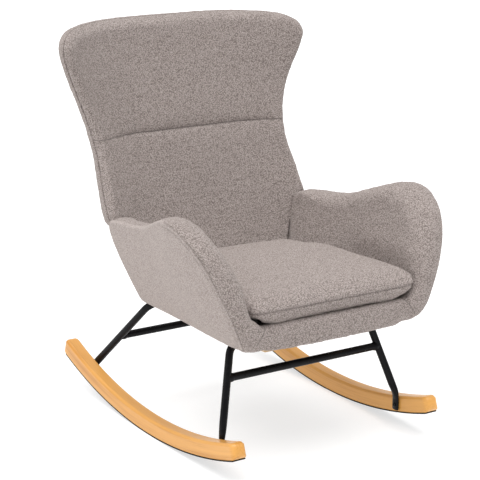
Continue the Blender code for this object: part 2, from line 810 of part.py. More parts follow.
def make_cushion(finishes):
    """A box cushion: flat below, drawn in at its seam and crowned on top."""
    right = list(CUSHION_OUTLINE)
    loop = even_loop(right + [(-a, b) for a, b in reversed(right[1:-1])], CUSHION_LOOP_POINTS)
    low = DECK_TOP + GAP
    seam = low + CUSHION_HEIGHT
    width = inside_x(CUSHION_CENTRE[1], seam)

    def place(share, y, z):
        y += CUSHION_REAR_LEAN * (z - low) * clamp(y / CUSHION_LEAN_START)
        return Vector((share * (inside_x(y, z) - CUSHION_SIDE_CLEARANCE), y, z))

    steps = [
        (CUSHION_BOTTOM_ROUND, 1.0, low),
        (CUSHION_BOTTOM_ROUND, 0.50, low),
        (CUSHION_BOTTOM_ROUND, 0.0, low),
        (CUSHION_BOTTOM_ROUND * 0.25, 0.0, low + CUSHION_BOTTOM_ROUND * 0.5),
        (0.0, 0.0, low + CUSHION_HEIGHT * 0.5),
        (0.0, 0.0, seam - CUSHION_DRAW_IN * 2.0),
        (CUSHION_DRAW_IN, 0.0, seam),
    ]
    for inward, share, rise in CUSHION_TOP_STEPS:
        steps.append((CUSHION_TOP_ROUND * inward, share, seam + CUSHION_CROWN * rise))
    profile = [(cushion_insets(loop, width, inset), share, z) for inset, share, z in steps]
    ring_solid("seat_cushion", loop, CUSHION_CENTRE, profile, place, finishes["fabric"])


# Wing back.

def back_middle_y(x, z):
    """The middle surface of the back: it leans back, and its wings turn forward."""
    rise = z - BACK_BOTTOM
    y = BACK_BOTTOM_Y + BACK_LOWER_LEAN * rise - BACK_LEAN_FALLOFF * rise * rise
    wing = max(abs(x) - BACK_WING_START, 0.0)
    curve = BACK_WING_CURVE + BACK_WING_TOP_CURVE * max(z - BACK_WING_TOP_START, 0.0)
    return y - curve * wing * wing


def back_place(x, z, depth):
    return Vector((x, back_middle_y(x, z) + depth, z))


def back_loop():
    half = [(x, z) for z, x in BACK_SIDE] + list(BACK_TOP_CORNER)
    points = [(0.0, BACK_BOTTOM), (0.080, BACK_BOTTOM), (0.150, BACK_BOTTOM)] + half
    points += [(0.0, BACK_TOP)]
    points += [(-x, z) for x, z in reversed(points[1:-1])]
    return [(x, max(z, BACK_BOTTOM)) for x, z in even_loop(points, BACK_LOOP_POINTS)]


def back_half_width(z):
    """Half the back's width at a height, from its side points."""
    return between(BACK_SIDE, z)


def back_frame_half_width(z):
    """Half the width that the frame may have: it follows the sides late where they flare out."""
    late = STILE_INSET * ramp(z, BACK_FLARE_START, BACK_FLARE_START + STILE_INSET * 2.0)
    return min(back_half_width(z), back_half_width(z - late))


def back_insets(loop, size):
    """An edge round for each point, small where the back stands between the arms."""
    crisp = ARM_CRISP_EDGE
    return [crisp + (size - crisp) * ramp(z, BACK_SOFT_BOTTOM, BACK_SOFT_TOP) for _, z in loop]


BACK_FRONT_SHARES = (0.12, 0.30, 0.52, 0.76)
BACK_REAR_SHARES = (0.10, 0.24, 0.42, 0.62, 0.82)


def make_back(finishes):
    loop = back_loop()
    half = BACK_HALF_THICKNESS
    edge = back_insets(loop, BACK_EDGE_ROUND)
    lip = [BACK_LIP_INSET + BACK_LIP_THICKNESS] * len(loop)

    profile = [(edge, 1.0, -half)]
    profile += [(edge, share, -half) for share in reversed(BACK_FRONT_SHARES)]
    profile += bullnose(edge, -half, 1.0, 0.0, 4)
    profile += [(BACK_LIP_INSET, 0.0, BACK_SPLIT_DEPTH), (lip, 0.0, BACK_SPLIT_DEPTH)]
    profile += [(lip, 0.0, BACK_POCKET_FLOOR)]
    profile += [(lip, share, BACK_POCKET_FLOOR) for share in BACK_REAR_SHARES]
    profile += [(lip, 1.0, BACK_POCKET_FLOOR)]
    pad = ring_solid("back_front_pad", loop, BACK_CENTRE, profile, back_place, finishes["fabric"])
    cut(pad, make_seam_cutter(finishes["fabric"]))

    split = BACK_SPLIT_DEPTH + GAP
    inner = [e + GAP for e in lip]
    profile = [(edge, 1.0, half)]
    profile += [(edge, share, half) for share in reversed(BACK_REAR_SHARES)]
    profile += [(edge, 0.0, half)]
    for inward, depth in COVER_ROUND:
        profile.append(([e * inward for e in edge], 0.0, half * depth))
    profile += [(BACK_LIP_INSET, 0.0, split), (lip, 0.0, split)]
    profile += [(inner, 0.0, BACK_COVER_INNER)]
    profile += [(inner, share, BACK_COVER_INNER) for share in BACK_REAR_SHARES]
    profile += [(inner, 1.0, BACK_COVER_INNER)]
    ring_solid("back_rear_cover", loop, BACK_CENTRE, profile, back_place, finishes["fabric"])


def make_seam_cutter(finish):
    """A curved wedge that leaves the sewn channel across the front of the back."""
    reach = back_half_width(BACK_SEAM_HEIGHT) + BACK_SEAM_OVERRUN
    half = BACK_SEAM_WIDTH * 2.0
    face = -BACK_HALF_THICKNESS
    ahead = face - BACK_SEAM_DEPTH * 3.0
    section = ((-half, ahead), (half, ahead), (0.0, face + BACK_SEAM_DEPTH))

    def place(x, rise, depth):
        return back_place(x, BACK_SEAM_HEIGHT + rise, depth)

    return prism("back_seam_channel", section, spread(-reach, reach, 25), place, finish)


def make_back_frame(finishes):
    front = BACK_FRAME_FRONT
    rear = front + BACK_FRAME_THICKNESS
    bottom = BACK_BOTTOM + BACK_LIP_INSET + BACK_LIP_THICKNESS + GAP
    top = BACK_RAIL_HEIGHTS["top"] - BACK_RAIL_WIDTH / 2.0
    for side, label in ((1.0, "left"), (-1.0, "right")):
        def place(share, z, depth, s=side):
            x = back_frame_half_width(z) - STILE_INSET - STILE_WIDTH * share
            return back_place(s * x, z, depth)
        block(
            f"back_stile_{label}", (0.0, 0.5, 1.0), spread(bottom + STILE_RAISE, top, 22),
            (front, rear), place, finishes["timber"],
        )
    for label, height in BACK_RAIL_HEIGHTS.items():
        low = height - BACK_RAIL_WIDTH / 2.0
        high = height + BACK_RAIL_WIDTH / 2.0
        if label == "bottom":
            low = bottom
        margin = STILE_INSET + STILE_WIDTH + BACK_JOINT_GAP
        if label == "top":
            low = top + GAP
            margin = STILE_INSET + TOP_RAIL_INSET

        def place_rail(share, z, depth, m=margin):
            return back_place(share * (back_frame_half_width(z) - m), z, depth)

        block(
            f"back_{label}_rail", spread(-1.0, 1.0, 19), spread(low, high, 3),
            (front, rear), place_rail, finishes["timber"],
        )


def make_back_webbing(finishes):
    rear = BACK_FRAME_FRONT - GAP
    front = rear - STRAP_THICKNESS
    for i, height in enumerate(BACK_STRAP_HEIGHTS):
        half = BACK_STRAP_WIDTH / 2.0

        def place(share, z, depth):
            margin = STILE_INSET + STILE_WIDTH - BACK_STRAP_OVERLAP
            return back_place(share * (back_frame_half_width(z) - margin), z, depth)

        block(
            f"back_strap_{i + 1}", spread(-1.0, 1.0, 25), (height - half, height, height + half),
            (front, rear), place, finishes["webbing"],
        )


# Plates and screws.

def screw_profile(length):
    head = SCREW_HEAD / 2.0
    shank = SCREW_SHANK / 2.0
    return ((0.0, head * SCREW_CROWN), (SCREW_HEAD_HEIGHT / 2.0, head), (SCREW_HEAD_HEIGHT, head),
            (SCREW_HEAD_HEIGHT, shank), (SCREW_HEAD_HEIGHT + length, shank))


def make_screw(name, start, axis, length, targets, finishes):
    """A screw whose head ends at start, and the holes it needs in what it passes through."""
    axis = Vector(axis)
    base = Vector(start) - axis * (SCREW_HEAD_HEIGHT + GAP)
    turned(name, screw_profile(length), base, axis, finishes["screw"])
    radius = SCREW_SHANK / 2.0 + HOLE_CLEARANCE
    hole = turned(
        f"{name}_hole", ((0.0, radius), (length + HOLE_EXTRA + HOLE_START, radius)),
        Vector(start) - axis * HOLE_START, axis, finishes["screw"],
    )
    for target in targets:
        cut(bpy.data.objects[target], hole)


def make_plates(finishes):
    top = FRAME_BOTTOM - GAP
    low = top - PLATE_THICKNESS
    bends = {}
    for label, foot_y, foot_end, rake, splay, lean in LEG_FRAMES:
        _, _, bend = leg_frame_path(foot_y, foot_end, rake, splay, lean)
        bends[label] = leg_point(bend, rake, splay, TUBE_AXIS_HEIGHT).y
    half = PLATE_WIDTH / 2.0
    for side, side_label in ((1.0, "left"), (-1.0, "right")):
        x = side * PLATE_X
        y = bends["front"]
        block(
            f"front_plate_{side_label}", (x - half, x + half),
            (y - FRONT_PLATE_LENGTH / 2.0, y + FRONT_PLATE_LENGTH / 2.0), (low, top),
            lambda u, v, w: Vector((u, v, w)), finishes["tube"],
        )
        for step, label in ((-FRONT_SCREW_OFFSET, "a"), (FRONT_SCREW_OFFSET, "b")):
            make_screw(
                f"front_plate_screw_{side_label}_{label}", (x, y + step, low), (0.0, 0.0, 1.0),
                SCREW_LENGTH, (f"front_plate_{side_label}", f"side_rail_{side_label}"), finishes,
            )
        y = bends["rear"]
        block(
            f"rear_plate_{side_label}", (x - half, x + half),
            (y - REAR_PLATE_FRONT, y + REAR_PLATE_REAR), (low, top),
            lambda u, v, w: Vector((u, v, w)), finishes["tube"],
        )
        for offset, label in zip(REAR_SCREW_OFFSETS, "ab"):
            make_screw(
                f"rear_plate_screw_{side_label}_{label}", (x, y - offset, low), (0.0, 0.0, 1.0),
                SCREW_LENGTH, (f"rear_plate_{side_label}", f"side_rail_{side_label}"), finishes,
            )
        make_screw(
            f"back_bolt_{side_label}", (side * BACK_BOLT_X, REAR_RAIL_FRONT, BACK_BOLT_HEIGHT),
            (0.0, 1.0, 0.0), BACK_BOLT_LENGTH,
            ("rear_rail", "back_front_pad", "back_bottom_rail"), finishes,
        )


LEG_FRAMES = (
    ("front", FRONT_FOOT_Y, FRONT_FOOT_END, FRONT_LEG_RAKE, FRONT_LEG_SPLAY, 0.0),
    ("rear", REAR_FOOT_Y, REAR_FOOT_END, REAR_LEG_RAKE, REAR_LEG_SPLAY, REAR_LEG_RAKE),
)


def make_legs(finishes):
    bars = {"front": FRONT_BAR_HEIGHT, "rear": REAR_BAR_HEIGHT}
    screws = {"front": FRONT_SCREW_HEIGHT, "rear": REAR_SCREW_HEIGHT}
    for label, foot_y, foot_end, rake, splay, lean in LEG_FRAMES:
        make_leg_frame(f"{label}_leg_frame", foot_y, foot_end, rake, splay, lean, finishes["tube"])
        make_crossbar(
            f"{label}_crossbar", foot_y, foot_end, rake, splay, lean, bars[label], finishes["tube"]
        )
        height = screws[label]
        y = foot_y - lean * (FOOT_BEND_HEIGHT - height)
        for side, side_label in ((1.0, "left"), (-1.0, "right")):
            make_screw(
                f"{label}_foot_screw_{side_label}",
                (side * (FOOT_X - FOOT_THICKNESS / 2.0), y, height), (side, 0.0, 0.0),
                SCREW_LENGTH, (f"{label}_leg_frame", f"rocker_{side_label}"), finishes,
            )


def main():
    for obj in list(bpy.data.objects):
        bpy.data.objects.remove(obj)
    finishes = make_materials()
    for side, label in ((1.0, "left"), (-1.0, "right")):
        make_rocker(f"rocker_{label}", side, finishes["wood"])
        make_strip(f"grip_strip_{label}", side, finishes["strip"])
        make_arm(side, label, finishes)
    make_seat_frame(finishes)
    make_seat_webbing(finishes)
    make_deck(finishes)
    make_apron(finishes)
    make_dust_cover(finishes)
    make_cushion(finishes)
    make_back(finishes)
    make_back_frame(finishes)
    make_back_webbing(finishes)
    make_legs(finishes)
    make_plates(finishes)


main()
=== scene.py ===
"""The looks of a wingback rocking chair, built around its packed model.

Metres, +Z up. The chair faces -Y and the sitter's left is +X. Run it as a script in Blender 4.5.
"""

import json
import math

import bmesh
import bpy
import numpy as np
from mathutils import Matrix, Vector, noise
from mathutils.bvhtree import BVHTree
from mathutils.geometry import delaunay_2d_cdt

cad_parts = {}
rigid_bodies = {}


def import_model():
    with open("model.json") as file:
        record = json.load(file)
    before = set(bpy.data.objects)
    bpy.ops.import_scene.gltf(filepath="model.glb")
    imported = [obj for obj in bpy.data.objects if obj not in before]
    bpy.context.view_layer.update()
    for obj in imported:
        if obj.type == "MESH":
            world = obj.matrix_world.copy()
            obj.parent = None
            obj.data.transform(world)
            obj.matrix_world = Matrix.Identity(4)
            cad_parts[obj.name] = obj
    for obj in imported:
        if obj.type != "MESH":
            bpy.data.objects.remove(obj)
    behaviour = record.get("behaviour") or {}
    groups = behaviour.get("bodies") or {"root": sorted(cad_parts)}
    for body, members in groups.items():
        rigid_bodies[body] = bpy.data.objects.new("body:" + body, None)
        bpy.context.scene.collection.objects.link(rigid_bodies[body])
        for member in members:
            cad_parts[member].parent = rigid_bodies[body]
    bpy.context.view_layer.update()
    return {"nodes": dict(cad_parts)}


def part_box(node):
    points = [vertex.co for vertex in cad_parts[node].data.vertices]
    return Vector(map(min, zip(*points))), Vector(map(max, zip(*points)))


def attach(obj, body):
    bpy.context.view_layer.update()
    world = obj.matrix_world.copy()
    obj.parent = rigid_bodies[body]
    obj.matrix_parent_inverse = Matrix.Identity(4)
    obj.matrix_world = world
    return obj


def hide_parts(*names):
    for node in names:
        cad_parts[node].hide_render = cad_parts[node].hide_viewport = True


for startup_object in list(bpy.data.objects):
    bpy.data.objects.remove(startup_object)
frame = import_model()

bl_info = {
    "name": "Wingback rocking chair",
    "version": (1, 0, 0),
    "blender": (4, 5, 0),
    "location": "3D View > Sidebar > Chair",
    "description": "Upholstery, wood and steel for a wingback rocking chair",
    "category": "Object",
}

CHAIR = "chair"
CUSHION = "cushion"
SIDES = ((1.0, "left"), (-1.0, "right"))
GAP = 0.0003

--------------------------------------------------

WRITTEN EXERCISE:
Print only the run of lines that begins with the line containing "make_deck(finishes)" and ends with the line containing "imported = [obj", both included, exactly as they read.

ANSWER TO THE EXERCISE:
    make_deck(finishes)
    make_apron(finishes)
    make_dust_cover(finishes)
    make_cushion(finishes)
    make_back(finishes)
    make_back_frame(finishes)
    make_back_webbing(finishes)
    make_legs(finishes)
    make_plates(finishes)


main()
=== scene.py ===
"""The looks of a wingback rocking chair, built around its packed model.

Metres, +Z up. The chair faces -Y and the sitter's left is +X. Run it as a script in Blender 4.5.
"""

import json
import math

import bmesh
import bpy
import numpy as np
from mathutils import Matrix, Vector, noise
from mathutils.bvhtree import BVHTree
from mathutils.geometry import delaunay_2d_cdt

cad_parts = {}
rigid_bodies = {}


def import_model():
    with open("model.json") as file:
        record = json.load(file)
    before = set(bpy.data.objects)
    bpy.ops.import_scene.gltf(filepath="model.glb")
    imported = [obj for obj in bpy.data.objects if obj not in before]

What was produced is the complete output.